Local and global liftings of analytic families of idempotents in Banach algebras

Abstract: Generalizing results of our earlier paper, we investigate the following question. Let $\pi(\lambda) : A \to B$ be an analytic family of surjective homomorphisms between two Banach algebras, and $q(\lambda)$ an analytic family of idempotents in $B$. We want to find an analytic family $p(\lambda)$ of idempotents in $A$, lifting $q(\lambda)$, i.e., such that $\pi(\lambda)p(\lambda) = q(\lambda)$, under hypotheses of the type that the elements of $\text{Ker}\, \pi(\lambda)$ have small spectra. For spectra which do not disconnect $\Bbb C$ we obtain a local lifting theorem.

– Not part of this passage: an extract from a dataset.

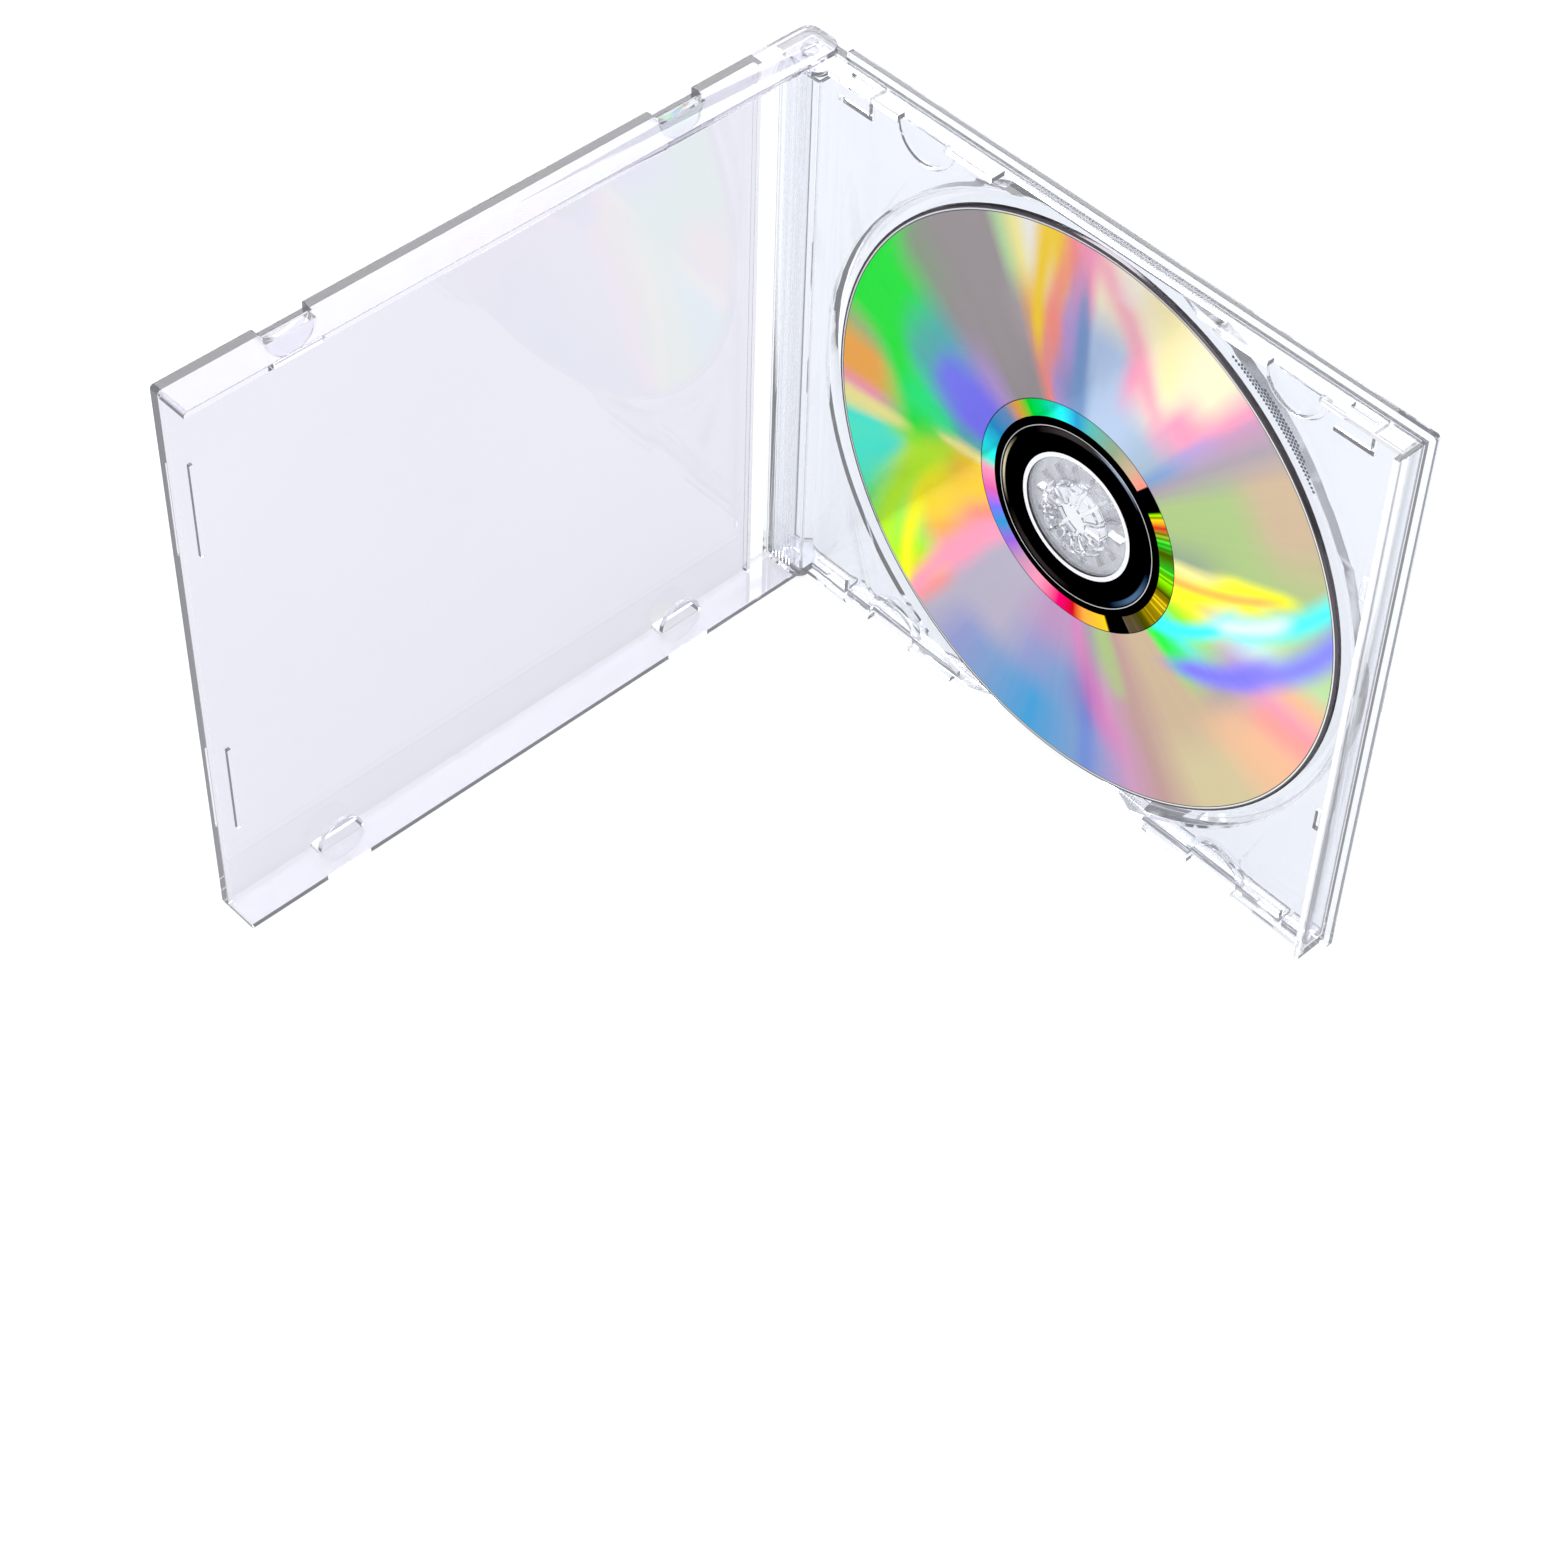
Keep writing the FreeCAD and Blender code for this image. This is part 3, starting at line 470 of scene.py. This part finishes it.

For real analytic families of surjective $^*$-homomorphisms (for continuous involutions) and self-adjoint idempotents we obtain a local lifting theorem, for totally disconnected spectra. We obtain a global lifting theorem if the spectra of the elements in $\text{Ker}\, \pi(\lambda)$ are ${0}$, both in the analytic case, and, for $^*$-algebras (with continuous involutions) and self-adjoint idempotents, in the real analytic case. Here even an at most countably infinite set of mutually orthogonal analytic families of idempotents can be lifted to mutually orthogonal analytic families of idempotents. In the proofs, spectral theory is combined with complex analysis and general topology, and even a connection with potential theory is mentioned.